- [Set exercise]: Everything from the line containing "module caster_wheel_left() color([0.55, 0.33, 0.16])" through the line containing "obj.matrix_world = world" should be repeated exactly, and nothing else from the data.

=-=-=

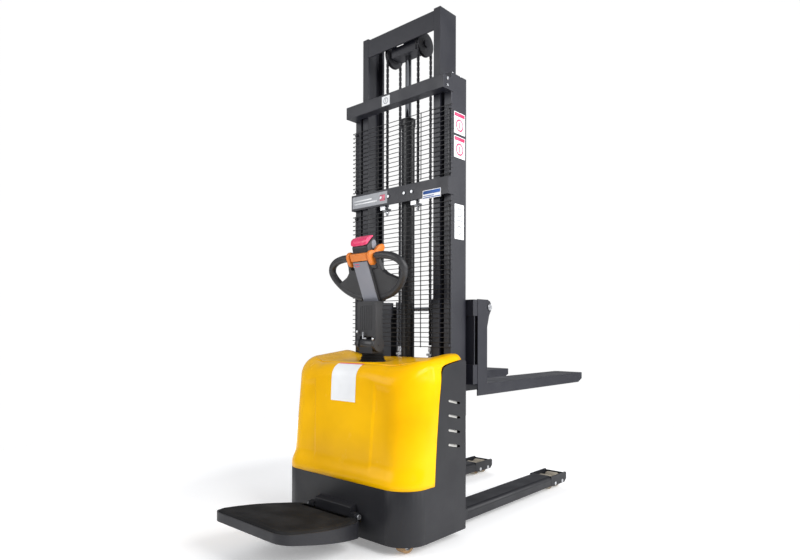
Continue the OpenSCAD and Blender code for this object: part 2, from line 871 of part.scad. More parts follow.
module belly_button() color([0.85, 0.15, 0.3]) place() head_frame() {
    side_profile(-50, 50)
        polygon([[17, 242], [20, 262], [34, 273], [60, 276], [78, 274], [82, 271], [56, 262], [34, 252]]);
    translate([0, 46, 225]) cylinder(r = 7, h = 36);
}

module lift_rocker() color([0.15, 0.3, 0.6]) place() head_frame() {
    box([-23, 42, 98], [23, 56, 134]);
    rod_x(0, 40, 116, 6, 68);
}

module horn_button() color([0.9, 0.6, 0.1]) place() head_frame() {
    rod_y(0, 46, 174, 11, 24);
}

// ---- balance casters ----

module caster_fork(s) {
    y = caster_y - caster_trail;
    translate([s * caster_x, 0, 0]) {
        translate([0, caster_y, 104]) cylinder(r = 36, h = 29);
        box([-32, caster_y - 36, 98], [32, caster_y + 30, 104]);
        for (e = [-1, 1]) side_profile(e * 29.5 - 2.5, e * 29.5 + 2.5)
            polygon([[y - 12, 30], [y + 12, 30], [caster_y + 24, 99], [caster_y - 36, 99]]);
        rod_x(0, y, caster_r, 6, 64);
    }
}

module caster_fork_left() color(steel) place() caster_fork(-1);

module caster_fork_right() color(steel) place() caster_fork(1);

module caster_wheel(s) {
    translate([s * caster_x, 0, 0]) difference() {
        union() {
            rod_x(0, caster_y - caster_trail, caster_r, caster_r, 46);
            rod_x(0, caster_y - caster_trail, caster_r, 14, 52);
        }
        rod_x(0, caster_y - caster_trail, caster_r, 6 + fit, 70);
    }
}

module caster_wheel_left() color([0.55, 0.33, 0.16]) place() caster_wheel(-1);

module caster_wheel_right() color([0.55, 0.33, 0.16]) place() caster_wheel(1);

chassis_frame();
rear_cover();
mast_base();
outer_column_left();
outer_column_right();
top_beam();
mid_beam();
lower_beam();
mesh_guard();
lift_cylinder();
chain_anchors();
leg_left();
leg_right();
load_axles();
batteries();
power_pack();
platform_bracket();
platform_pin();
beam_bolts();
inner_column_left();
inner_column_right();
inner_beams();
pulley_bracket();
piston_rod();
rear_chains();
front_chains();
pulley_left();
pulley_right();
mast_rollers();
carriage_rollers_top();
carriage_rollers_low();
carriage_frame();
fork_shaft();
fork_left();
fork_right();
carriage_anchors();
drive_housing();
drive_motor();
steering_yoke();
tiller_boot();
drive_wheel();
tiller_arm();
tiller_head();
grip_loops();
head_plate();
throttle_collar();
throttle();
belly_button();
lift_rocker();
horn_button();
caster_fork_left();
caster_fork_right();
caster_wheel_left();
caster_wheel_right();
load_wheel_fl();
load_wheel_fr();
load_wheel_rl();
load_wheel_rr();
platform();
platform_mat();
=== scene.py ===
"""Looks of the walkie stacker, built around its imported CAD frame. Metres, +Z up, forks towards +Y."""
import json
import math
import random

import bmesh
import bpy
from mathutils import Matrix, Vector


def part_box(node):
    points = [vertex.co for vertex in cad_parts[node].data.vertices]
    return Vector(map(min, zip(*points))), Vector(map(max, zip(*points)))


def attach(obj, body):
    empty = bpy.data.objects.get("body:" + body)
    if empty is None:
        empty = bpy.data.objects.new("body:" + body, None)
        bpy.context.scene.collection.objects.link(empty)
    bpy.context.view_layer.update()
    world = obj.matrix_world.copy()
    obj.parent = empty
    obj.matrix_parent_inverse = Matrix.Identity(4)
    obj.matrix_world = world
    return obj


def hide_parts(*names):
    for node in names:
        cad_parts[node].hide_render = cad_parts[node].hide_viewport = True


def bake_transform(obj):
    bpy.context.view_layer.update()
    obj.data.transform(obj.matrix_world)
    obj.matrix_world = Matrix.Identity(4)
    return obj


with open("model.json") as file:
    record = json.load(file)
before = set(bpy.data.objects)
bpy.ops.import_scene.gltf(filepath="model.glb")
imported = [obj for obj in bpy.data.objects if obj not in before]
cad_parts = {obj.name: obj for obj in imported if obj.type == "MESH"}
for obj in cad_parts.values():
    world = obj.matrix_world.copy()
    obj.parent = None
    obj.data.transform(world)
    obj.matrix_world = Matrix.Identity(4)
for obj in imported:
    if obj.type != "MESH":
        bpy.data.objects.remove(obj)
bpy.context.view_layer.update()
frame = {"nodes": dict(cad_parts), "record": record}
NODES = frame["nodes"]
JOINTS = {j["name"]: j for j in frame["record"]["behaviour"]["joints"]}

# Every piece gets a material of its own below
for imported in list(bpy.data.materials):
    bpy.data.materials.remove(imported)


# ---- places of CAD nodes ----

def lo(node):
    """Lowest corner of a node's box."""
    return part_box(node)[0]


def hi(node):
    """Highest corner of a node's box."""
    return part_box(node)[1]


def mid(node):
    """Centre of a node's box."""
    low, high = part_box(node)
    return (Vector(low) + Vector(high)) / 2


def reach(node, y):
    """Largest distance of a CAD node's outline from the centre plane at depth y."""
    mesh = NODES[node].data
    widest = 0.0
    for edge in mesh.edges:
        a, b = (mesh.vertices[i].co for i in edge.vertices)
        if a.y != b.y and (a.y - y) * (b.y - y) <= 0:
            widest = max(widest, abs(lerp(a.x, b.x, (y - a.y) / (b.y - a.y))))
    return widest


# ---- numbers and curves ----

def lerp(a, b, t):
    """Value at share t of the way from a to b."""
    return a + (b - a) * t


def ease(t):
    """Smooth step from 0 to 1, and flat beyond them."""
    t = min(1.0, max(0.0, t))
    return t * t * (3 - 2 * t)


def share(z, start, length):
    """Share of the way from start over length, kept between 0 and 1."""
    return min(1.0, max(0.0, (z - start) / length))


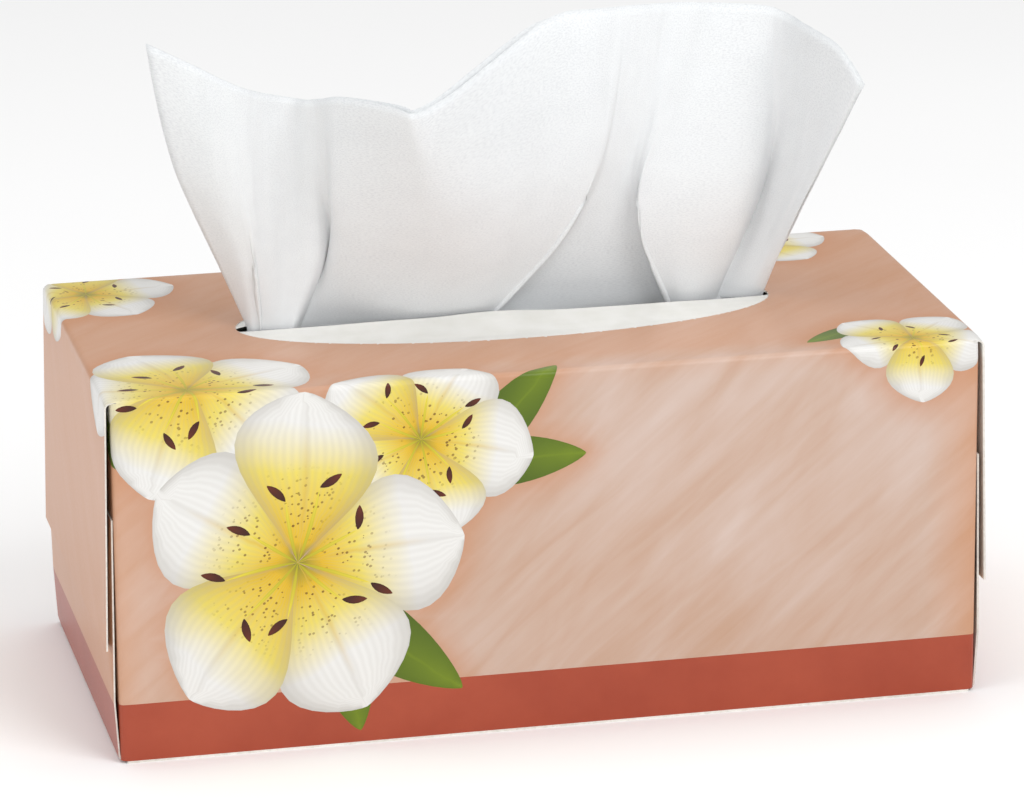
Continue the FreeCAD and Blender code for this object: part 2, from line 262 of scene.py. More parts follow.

=-=-=

- [Full response]:
module caster_wheel_left() color([0.55, 0.33, 0.16]) place() caster_wheel(-1);

module caster_wheel_right() color([0.55, 0.33, 0.16]) place() caster_wheel(1);

chassis_frame();
rear_cover();
mast_base();
outer_column_left();
outer_column_right();
top_beam();
mid_beam();
lower_beam();
mesh_guard();
lift_cylinder();
chain_anchors();
leg_left();
leg_right();
load_axles();
batteries();
power_pack();
platform_bracket();
platform_pin();
beam_bolts();
inner_column_left();
inner_column_right();
inner_beams();
pulley_bracket();
piston_rod();
rear_chains();
front_chains();
pulley_left();
pulley_right();
mast_rollers();
carriage_rollers_top();
carriage_rollers_low();
carriage_frame();
fork_shaft();
fork_left();
fork_right();
carriage_anchors();
drive_housing();
drive_motor();
steering_yoke();
tiller_boot();
drive_wheel();
tiller_arm();
tiller_head();
grip_loops();
head_plate();
throttle_collar();
throttle();
belly_button();
lift_rocker();
horn_button();
caster_fork_left();
caster_fork_right();
caster_wheel_left();
caster_wheel_right();
load_wheel_fl();
load_wheel_fr();
load_wheel_rl();
load_wheel_rr();
platform();
platform_mat();
=== scene.py ===
"""Looks of the walkie stacker, built around its imported CAD frame. Metres, +Z up, forks towards +Y."""
import json
import math
import random

import bmesh
import bpy
from mathutils import Matrix, Vector


def part_box(node):
    points = [vertex.co for vertex in cad_parts[node].data.vertices]
    return Vector(map(min, zip(*points))), Vector(map(max, zip(*points)))


def attach(obj, body):
    empty = bpy.data.objects.get("body:" + body)
    if empty is None:
        empty = bpy.data.objects.new("body:" + body, None)
        bpy.context.scene.collection.objects.link(empty)
    bpy.context.view_layer.update()
    world = obj.matrix_world.copy()
    obj.parent = empty
    obj.matrix_parent_inverse = Matrix.Identity(4)
    obj.matrix_world = world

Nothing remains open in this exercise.